Collection entries:

-=-=-

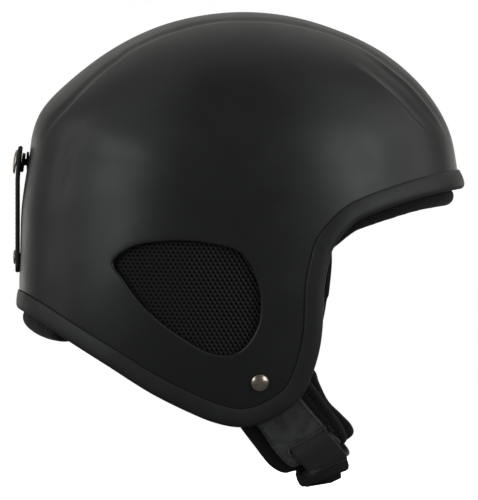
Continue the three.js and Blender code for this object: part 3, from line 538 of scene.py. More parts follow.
f = Finish("matte_shell_paint", 0.0095, 0.4, Specular_IOR_Level=0.5)
# Convex edges and crease lips are painted lighter: partly edge wear, partly a painted highlight along the lips.
edge_wear_and_highlight = f.within(f.node("ShaderNodeNewGeometry").outputs["Pointiness"], 0.51, 0.58)
share = f.add(f.times(f.noise(38, 4), 0.7), f.times(edge_wear_and_highlight, 0.5))
f.colour(f.within(share, 0.2, 0.9), (0.007425, 0.0075, 0.007575), (0.01568, 0.016, 0.01632))
f.rough(f.within(f.noise(22, 5), 0.3, 0.7), 0.37, 0.45)
PAINT = f.bump(f.noise(0.55, 2), 0.02, 0.5).bump(f.noise(6, 2), 0.03, 0.25).material

f = Finish("trim_rubber", 0.012, 0.5, Specular_IOR_Level=0.45)
f.colour(f.within(f.noise(14, 4), 0.3, 0.7), 0.012, 0.018)
f.rough(f.noise(9, 4), 0.45, 0.62)
RUBBER = f.bump(f.cells(0.7), 0.03, 0.5).bump(f.noise(5, 2), 0.05, 0.3).material

f = Finish("bead_foam", 0.009, 0.8)
beads = f.within(f.cells(3.2), 0.0, 0.75)
f.colour(beads, 0.014, 0.005).rough(f.noise(3, 3), 0.65, 0.9)
FOAM = f.bump(beads, 0.5, 0.6).bump(f.noise(0.6, 2), 0.05, 0.4).material

# The knit over the ears: rows of holes, each half a hole along from the last, in strands with a painted highlight
# that grows towards the front.
KNIT_PITCH, KNIT_ROW, KNIT_TILT = 2.85, 2.35, 1 * DEGREE
f = Finish("ear_knit", 0.009, 0.9, Specular_IOR_Level=0.1, Sheen_Weight=0.02, Sheen_Roughness=0.5)
across = f.add(f.times(f.x, math.cos(KNIT_TILT) / KNIT_PITCH), f.times(f.z, -math.sin(KNIT_TILT) / KNIT_PITCH))
up = f.add(f.times(f.x, math.sin(KNIT_TILT) / KNIT_ROW), f.times(f.z, math.cos(KNIT_TILT) / KNIT_ROW))
in_row = f.add(f.math("FRACT", up), -0.5)
shift = f.times(f.math("FLOOR", up), 0.5)
in_hole = f.add(f.math("FRACT", f.add(across, shift)), -0.5)
wide = f.add(in_hole, f.times(in_row, 0.18))
reach = f.math("SQRT", f.add(f.times(wide, wide), f.times(f.times(in_row, in_row), 0.72)))
thread = f.within(f.add(reach, f.times(f.add(f.noise(1.4, 2), -0.5), 0.1)), 0.2, 0.34)
strand = f.math("POWER", f.wave(f.add(f.add(across, f.times(up, 0.5)), -0.25), 1.0), 2.5)
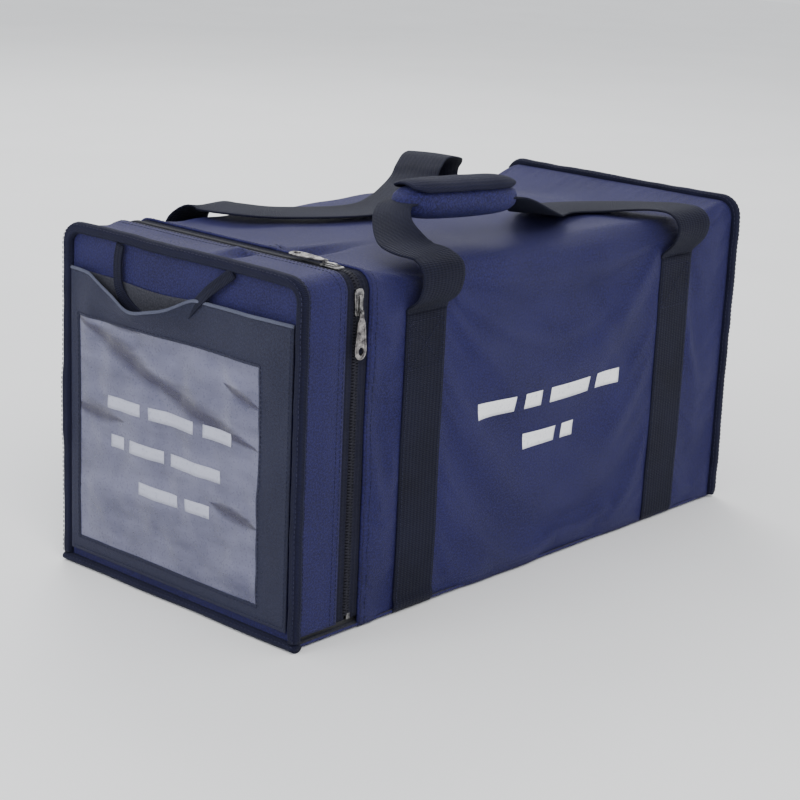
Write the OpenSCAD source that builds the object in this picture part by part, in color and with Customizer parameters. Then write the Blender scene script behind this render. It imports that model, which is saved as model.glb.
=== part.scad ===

-=-=-

AIM:
Copy exactly the lines above, from the one containing "Write the OpenSCAD" through the very last line.

EXERCISE OUTPUT:
Write the OpenSCAD source that builds the object in this picture part by part, in color and with Customizer parameters. Then write the Blender scene script behind this render. It imports that model, which is saved as model.glb.
=== part.scad ===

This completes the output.